Toward the end, after a series of traumatic falls, she spent several years in an assisted-living facility, an "adult family home." Visiting her there was a torment, to me; the place always smelled like fried fish and old age and befuddlement and fear. She and Grammy would attempt to outdo each other for the honor of Most Horrible Prairie Childhood Memory: remember that time our wicked stepmother killed a litter of puppies and made us watch? Well, remember when mother died and dad threw the Christmas tree out into the snow cursing and crying?

But the point I was getting to: Nannie liked to have Her Face On. When her hands shook too badly, she'd enlist my mother to draw in her quotation-mark eyebrows. Once, she offered her a black felt-tip pen for this purpose: "They'll last longer." She could still manage her own lipstick, if someone else held the little compact mirror steady. "Move--all I can see is ceiling," she'd complain, jerking my wrist around.

She had several remaining lipsticks, little smudged and broken nubs she carried around in a grimy purse. And every one of them was a more shocking, fabulous RED red than anything I've ever owned. What could the names of those colors be? Jezebel? USO Tart? Ruby the Riveter? They were amazing. I admired them, admired and adored her for still wobbling them across her lips, bedridden, cramped by multiple sclerosis, octogenarian.

When she died, my mother handled her affairs.
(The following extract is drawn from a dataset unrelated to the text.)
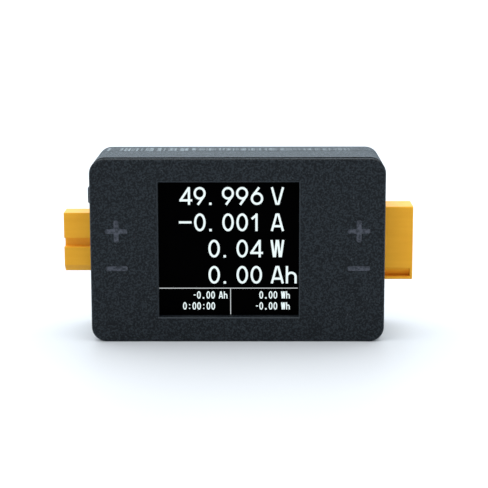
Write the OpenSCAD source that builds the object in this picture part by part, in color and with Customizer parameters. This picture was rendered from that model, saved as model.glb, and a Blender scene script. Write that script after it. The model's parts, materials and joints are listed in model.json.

A simple cremation, a scattering from the deck of a Washington State Ferry. (Nannie would have liked it: a dramatic burial at sea that also, even if temporarily, inconvienienced the other passengers and made them look.) At some point, though, I asked my mother who'd been responsible for her makeup.

"Oh, I don't know...we didn't bother," Mom claimed. She plainly didn't see the point--why tart up the earthly remains, just before loading them into the crematorium?

But I was appalled. "You sent her to meet her maker without her face on?!?" I cried. "She's going to haunt your ass!"

We're still waiting, mind you. But I will not be surprised in the least if she starts poking dishes off the shelves in Mom's kitchen.